— START —
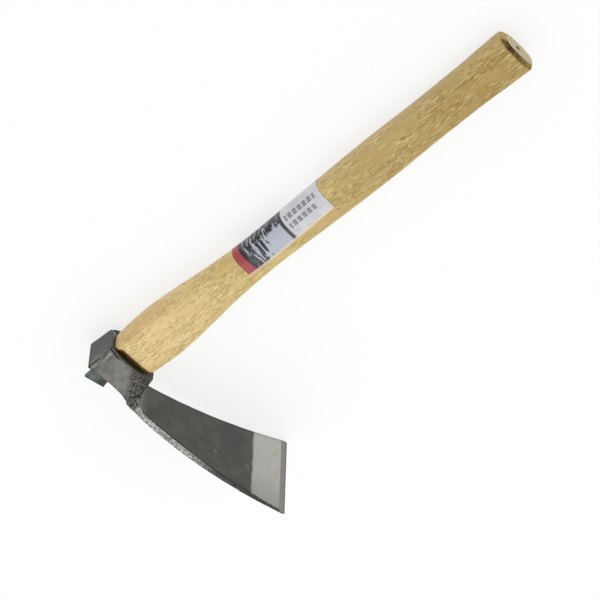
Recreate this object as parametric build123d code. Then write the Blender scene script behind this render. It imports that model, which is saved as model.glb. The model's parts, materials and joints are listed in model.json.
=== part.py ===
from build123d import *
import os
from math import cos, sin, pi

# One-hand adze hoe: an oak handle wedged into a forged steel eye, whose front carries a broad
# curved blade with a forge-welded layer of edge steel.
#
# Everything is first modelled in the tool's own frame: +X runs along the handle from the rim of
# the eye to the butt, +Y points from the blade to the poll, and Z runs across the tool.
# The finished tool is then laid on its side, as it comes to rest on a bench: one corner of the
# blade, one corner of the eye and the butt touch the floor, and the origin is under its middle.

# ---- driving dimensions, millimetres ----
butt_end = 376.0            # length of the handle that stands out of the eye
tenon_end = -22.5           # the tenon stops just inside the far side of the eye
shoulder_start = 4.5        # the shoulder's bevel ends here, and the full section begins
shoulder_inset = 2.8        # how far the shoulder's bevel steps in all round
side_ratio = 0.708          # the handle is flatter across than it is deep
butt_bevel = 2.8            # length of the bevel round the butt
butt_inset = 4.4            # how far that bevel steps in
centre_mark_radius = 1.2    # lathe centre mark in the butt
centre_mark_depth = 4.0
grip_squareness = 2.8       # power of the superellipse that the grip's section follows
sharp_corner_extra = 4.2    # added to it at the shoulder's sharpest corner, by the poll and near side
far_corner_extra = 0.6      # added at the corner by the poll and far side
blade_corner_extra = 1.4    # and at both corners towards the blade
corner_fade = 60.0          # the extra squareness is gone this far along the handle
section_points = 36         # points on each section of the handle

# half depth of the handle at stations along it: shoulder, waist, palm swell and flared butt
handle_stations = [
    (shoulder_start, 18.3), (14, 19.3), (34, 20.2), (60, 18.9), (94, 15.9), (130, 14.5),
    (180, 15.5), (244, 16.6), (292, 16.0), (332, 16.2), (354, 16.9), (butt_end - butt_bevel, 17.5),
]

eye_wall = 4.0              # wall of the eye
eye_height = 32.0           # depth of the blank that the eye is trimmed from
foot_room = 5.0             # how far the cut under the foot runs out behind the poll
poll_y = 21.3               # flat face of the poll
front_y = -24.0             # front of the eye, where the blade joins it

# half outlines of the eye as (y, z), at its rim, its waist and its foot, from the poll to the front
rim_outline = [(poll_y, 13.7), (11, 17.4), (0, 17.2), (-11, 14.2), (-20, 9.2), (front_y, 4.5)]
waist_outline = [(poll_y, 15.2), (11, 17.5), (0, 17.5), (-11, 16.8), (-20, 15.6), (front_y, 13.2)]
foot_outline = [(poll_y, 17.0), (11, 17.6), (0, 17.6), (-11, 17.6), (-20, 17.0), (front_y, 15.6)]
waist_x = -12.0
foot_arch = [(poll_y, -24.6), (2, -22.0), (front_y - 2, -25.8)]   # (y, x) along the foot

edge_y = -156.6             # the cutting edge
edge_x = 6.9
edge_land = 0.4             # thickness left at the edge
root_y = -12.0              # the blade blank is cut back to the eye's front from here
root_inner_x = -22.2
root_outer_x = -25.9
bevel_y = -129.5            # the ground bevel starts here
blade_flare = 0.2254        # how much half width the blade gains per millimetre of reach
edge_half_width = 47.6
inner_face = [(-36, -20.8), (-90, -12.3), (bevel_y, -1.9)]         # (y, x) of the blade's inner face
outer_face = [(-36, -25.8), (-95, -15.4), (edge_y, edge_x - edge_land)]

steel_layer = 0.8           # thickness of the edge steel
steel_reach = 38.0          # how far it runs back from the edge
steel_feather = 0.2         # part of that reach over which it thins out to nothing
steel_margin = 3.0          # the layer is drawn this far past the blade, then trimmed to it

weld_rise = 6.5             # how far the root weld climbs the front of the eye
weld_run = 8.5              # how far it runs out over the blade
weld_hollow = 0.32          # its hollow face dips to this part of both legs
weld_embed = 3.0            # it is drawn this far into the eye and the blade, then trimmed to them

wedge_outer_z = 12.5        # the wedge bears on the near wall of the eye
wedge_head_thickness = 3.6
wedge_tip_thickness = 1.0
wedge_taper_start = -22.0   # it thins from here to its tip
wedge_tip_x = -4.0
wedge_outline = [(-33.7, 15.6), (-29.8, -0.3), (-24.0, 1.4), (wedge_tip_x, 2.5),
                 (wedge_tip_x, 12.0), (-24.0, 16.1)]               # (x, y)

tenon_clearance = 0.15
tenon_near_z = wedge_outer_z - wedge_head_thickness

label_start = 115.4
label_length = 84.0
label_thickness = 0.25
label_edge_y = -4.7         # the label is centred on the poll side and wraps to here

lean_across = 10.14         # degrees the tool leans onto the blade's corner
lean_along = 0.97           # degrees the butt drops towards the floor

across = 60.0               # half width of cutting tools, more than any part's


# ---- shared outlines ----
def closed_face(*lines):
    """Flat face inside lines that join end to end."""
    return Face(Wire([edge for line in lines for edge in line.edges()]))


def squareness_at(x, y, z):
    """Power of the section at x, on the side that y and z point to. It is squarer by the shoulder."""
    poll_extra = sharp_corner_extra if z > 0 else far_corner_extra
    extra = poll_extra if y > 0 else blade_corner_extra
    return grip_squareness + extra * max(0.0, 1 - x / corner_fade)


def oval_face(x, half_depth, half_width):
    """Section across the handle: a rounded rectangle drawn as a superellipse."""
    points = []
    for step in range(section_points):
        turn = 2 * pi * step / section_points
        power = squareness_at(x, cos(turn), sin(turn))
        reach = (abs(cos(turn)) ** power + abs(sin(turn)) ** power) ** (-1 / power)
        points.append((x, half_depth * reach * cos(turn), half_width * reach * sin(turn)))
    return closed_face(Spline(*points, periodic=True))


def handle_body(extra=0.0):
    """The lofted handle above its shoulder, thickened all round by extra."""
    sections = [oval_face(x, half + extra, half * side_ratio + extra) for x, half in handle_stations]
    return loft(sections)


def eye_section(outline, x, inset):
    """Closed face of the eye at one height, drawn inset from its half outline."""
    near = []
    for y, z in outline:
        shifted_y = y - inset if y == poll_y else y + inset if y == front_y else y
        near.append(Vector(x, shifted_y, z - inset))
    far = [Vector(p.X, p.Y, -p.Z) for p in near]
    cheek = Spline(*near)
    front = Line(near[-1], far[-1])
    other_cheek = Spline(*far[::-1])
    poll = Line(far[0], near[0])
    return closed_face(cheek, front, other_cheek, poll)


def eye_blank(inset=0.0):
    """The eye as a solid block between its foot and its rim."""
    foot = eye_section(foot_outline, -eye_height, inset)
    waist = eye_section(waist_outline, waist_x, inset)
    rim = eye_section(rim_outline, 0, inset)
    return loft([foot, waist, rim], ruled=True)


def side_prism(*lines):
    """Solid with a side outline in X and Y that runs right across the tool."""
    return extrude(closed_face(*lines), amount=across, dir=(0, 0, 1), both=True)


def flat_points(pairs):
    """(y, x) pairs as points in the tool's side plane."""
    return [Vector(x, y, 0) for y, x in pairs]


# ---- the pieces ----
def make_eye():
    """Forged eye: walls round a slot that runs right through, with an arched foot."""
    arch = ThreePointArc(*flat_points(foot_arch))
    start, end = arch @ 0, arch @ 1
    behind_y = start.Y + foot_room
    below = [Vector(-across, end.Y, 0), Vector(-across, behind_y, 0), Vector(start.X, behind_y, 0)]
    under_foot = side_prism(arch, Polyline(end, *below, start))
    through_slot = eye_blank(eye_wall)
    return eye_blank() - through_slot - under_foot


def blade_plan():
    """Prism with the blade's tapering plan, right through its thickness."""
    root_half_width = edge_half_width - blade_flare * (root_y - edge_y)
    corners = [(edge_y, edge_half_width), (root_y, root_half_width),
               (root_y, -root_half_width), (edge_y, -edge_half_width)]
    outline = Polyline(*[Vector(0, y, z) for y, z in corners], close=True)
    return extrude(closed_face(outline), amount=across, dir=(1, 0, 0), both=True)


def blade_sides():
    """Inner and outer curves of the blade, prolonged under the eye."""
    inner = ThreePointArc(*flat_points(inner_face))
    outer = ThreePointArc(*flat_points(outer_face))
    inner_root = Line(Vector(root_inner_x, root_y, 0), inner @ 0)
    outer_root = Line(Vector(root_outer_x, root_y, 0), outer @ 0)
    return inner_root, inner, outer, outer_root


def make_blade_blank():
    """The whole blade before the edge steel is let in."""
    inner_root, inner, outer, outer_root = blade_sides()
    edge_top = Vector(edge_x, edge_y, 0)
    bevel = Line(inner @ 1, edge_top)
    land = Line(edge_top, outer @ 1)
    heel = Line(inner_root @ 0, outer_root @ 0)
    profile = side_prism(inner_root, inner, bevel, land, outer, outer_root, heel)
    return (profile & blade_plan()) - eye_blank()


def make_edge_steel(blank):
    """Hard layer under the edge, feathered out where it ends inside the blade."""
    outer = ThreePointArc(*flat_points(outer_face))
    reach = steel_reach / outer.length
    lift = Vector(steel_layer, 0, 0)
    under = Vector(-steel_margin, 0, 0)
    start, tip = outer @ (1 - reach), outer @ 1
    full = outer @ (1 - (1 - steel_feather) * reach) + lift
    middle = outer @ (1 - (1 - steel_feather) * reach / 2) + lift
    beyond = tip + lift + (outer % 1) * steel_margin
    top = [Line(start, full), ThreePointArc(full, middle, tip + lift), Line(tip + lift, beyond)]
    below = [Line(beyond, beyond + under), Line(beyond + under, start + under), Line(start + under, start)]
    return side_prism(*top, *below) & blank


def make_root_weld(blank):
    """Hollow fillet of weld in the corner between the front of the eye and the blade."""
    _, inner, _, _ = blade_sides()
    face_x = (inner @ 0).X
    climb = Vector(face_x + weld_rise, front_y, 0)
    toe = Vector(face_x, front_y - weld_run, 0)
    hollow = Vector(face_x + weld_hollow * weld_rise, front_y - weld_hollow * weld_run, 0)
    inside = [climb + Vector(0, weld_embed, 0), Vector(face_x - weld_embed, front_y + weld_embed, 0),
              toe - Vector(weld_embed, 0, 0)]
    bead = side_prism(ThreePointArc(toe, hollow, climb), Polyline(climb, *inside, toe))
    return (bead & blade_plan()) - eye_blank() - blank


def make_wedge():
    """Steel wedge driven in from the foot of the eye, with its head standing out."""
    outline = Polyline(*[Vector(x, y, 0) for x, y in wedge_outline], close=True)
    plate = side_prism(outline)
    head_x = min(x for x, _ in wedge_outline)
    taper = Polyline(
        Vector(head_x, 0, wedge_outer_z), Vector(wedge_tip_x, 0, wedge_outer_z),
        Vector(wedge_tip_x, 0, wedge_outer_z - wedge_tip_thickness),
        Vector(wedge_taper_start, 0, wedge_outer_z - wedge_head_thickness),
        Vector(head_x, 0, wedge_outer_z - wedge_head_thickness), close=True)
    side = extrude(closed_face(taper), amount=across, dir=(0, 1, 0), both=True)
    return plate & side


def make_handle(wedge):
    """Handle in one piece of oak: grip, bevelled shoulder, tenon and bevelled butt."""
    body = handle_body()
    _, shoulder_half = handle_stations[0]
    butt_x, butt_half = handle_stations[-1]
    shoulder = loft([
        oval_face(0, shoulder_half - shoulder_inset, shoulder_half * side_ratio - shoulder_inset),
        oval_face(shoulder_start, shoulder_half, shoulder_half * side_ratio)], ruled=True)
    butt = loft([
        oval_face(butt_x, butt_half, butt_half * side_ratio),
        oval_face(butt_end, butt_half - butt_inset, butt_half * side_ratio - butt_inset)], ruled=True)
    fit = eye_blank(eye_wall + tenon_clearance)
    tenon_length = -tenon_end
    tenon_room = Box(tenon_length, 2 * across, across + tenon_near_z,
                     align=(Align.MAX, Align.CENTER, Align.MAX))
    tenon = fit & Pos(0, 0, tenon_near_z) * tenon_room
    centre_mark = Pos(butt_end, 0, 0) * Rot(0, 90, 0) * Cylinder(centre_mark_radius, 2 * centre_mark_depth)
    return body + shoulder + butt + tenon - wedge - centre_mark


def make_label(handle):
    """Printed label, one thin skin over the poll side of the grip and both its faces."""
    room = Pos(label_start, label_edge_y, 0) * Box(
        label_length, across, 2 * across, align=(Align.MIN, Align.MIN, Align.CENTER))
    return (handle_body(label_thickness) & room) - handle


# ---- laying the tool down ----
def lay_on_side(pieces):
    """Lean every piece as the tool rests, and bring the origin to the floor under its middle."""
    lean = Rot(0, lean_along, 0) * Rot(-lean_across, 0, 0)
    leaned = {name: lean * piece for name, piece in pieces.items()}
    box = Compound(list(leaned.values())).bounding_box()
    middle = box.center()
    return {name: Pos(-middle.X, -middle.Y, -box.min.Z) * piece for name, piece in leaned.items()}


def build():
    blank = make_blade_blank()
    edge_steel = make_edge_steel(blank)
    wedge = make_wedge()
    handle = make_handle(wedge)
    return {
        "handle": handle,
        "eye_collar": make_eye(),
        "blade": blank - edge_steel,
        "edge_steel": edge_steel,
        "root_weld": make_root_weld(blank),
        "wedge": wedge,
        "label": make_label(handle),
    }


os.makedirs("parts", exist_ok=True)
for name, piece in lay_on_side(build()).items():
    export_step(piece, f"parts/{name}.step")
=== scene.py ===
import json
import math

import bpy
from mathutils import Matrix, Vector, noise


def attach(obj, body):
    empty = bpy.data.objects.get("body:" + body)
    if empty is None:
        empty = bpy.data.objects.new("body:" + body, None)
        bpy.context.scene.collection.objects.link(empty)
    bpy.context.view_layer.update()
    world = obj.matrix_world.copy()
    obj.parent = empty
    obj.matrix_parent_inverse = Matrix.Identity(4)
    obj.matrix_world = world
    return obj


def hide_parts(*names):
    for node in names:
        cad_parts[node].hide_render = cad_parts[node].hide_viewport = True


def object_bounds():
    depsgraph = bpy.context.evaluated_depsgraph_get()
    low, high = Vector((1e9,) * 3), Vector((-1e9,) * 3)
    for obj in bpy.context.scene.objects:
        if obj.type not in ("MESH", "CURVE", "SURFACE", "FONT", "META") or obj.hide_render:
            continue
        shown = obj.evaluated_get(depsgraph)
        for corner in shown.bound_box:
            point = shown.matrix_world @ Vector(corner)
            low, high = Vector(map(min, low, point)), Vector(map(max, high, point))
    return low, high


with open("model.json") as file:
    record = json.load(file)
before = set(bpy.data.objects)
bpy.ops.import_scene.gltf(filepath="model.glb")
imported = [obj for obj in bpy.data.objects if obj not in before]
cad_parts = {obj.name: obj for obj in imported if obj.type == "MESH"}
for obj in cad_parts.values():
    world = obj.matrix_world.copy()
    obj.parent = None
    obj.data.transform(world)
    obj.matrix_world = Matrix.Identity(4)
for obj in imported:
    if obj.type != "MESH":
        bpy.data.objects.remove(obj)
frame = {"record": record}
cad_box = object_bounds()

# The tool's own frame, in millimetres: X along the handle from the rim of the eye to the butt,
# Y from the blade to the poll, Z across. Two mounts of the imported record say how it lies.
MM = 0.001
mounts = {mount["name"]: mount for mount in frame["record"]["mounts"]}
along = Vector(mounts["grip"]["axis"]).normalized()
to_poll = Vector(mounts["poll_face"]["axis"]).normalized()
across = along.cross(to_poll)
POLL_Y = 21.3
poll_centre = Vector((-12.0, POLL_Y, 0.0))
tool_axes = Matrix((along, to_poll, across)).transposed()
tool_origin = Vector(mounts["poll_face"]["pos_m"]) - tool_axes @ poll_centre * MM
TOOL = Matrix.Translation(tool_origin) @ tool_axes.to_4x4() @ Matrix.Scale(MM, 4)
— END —
_Problem_. As listed above, the lines from the line with "edge_steel = make_edge_steel(blank)" to the line with "bpy.data.objects.remove(obj)" are to be echoed exactly, with both ends included and nothing added.

_Result below_.
    edge_steel = make_edge_steel(blank)
    wedge = make_wedge()
    handle = make_handle(wedge)
    return {
        "handle": handle,
        "eye_collar": make_eye(),
        "blade": blank - edge_steel,
        "edge_steel": edge_steel,
        "root_weld": make_root_weld(blank),
        "wedge": wedge,
        "label": make_label(handle),
    }


os.makedirs("parts", exist_ok=True)
for name, piece in lay_on_side(build()).items():
    export_step(piece, f"parts/{name}.step")
=== scene.py ===
import json
import math

import bpy
from mathutils import Matrix, Vector, noise


def attach(obj, body):
    empty = bpy.data.objects.get("body:" + body)
    if empty is None:
        empty = bpy.data.objects.new("body:" + body, None)
        bpy.context.scene.collection.objects.link(empty)
    bpy.context.view_layer.update()
    world = obj.matrix_world.copy()
    obj.parent = empty
    obj.matrix_parent_inverse = Matrix.Identity(4)
    obj.matrix_world = world
    return obj


def hide_parts(*names):
    for node in names:
        cad_parts[node].hide_render = cad_parts[node].hide_viewport = True


def object_bounds():
    depsgraph = bpy.context.evaluated_depsgraph_get()
    low, high = Vector((1e9,) * 3), Vector((-1e9,) * 3)
    for obj in bpy.context.scene.objects:
        if obj.type not in ("MESH", "CURVE", "SURFACE", "FONT", "META") or obj.hide_render:
            continue
        shown = obj.evaluated_get(depsgraph)
        for corner in shown.bound_box:
            point = shown.matrix_world @ Vector(corner)
            low, high = Vector(map(min, low, point)), Vector(map(max, high, point))
    return low, high


with open("model.json") as file:
    record = json.load(file)
before = set(bpy.data.objects)
bpy.ops.import_scene.gltf(filepath="model.glb")
imported = [obj for obj in bpy.data.objects if obj not in before]
cad_parts = {obj.name: obj for obj in imported if obj.type == "MESH"}
for obj in cad_parts.values():
    world = obj.matrix_world.copy()
    obj.parent = None
    obj.data.transform(world)
    obj.matrix_world = Matrix.Identity(4)
for obj in imported:
    if obj.type != "MESH":
        bpy.data.objects.remove(obj)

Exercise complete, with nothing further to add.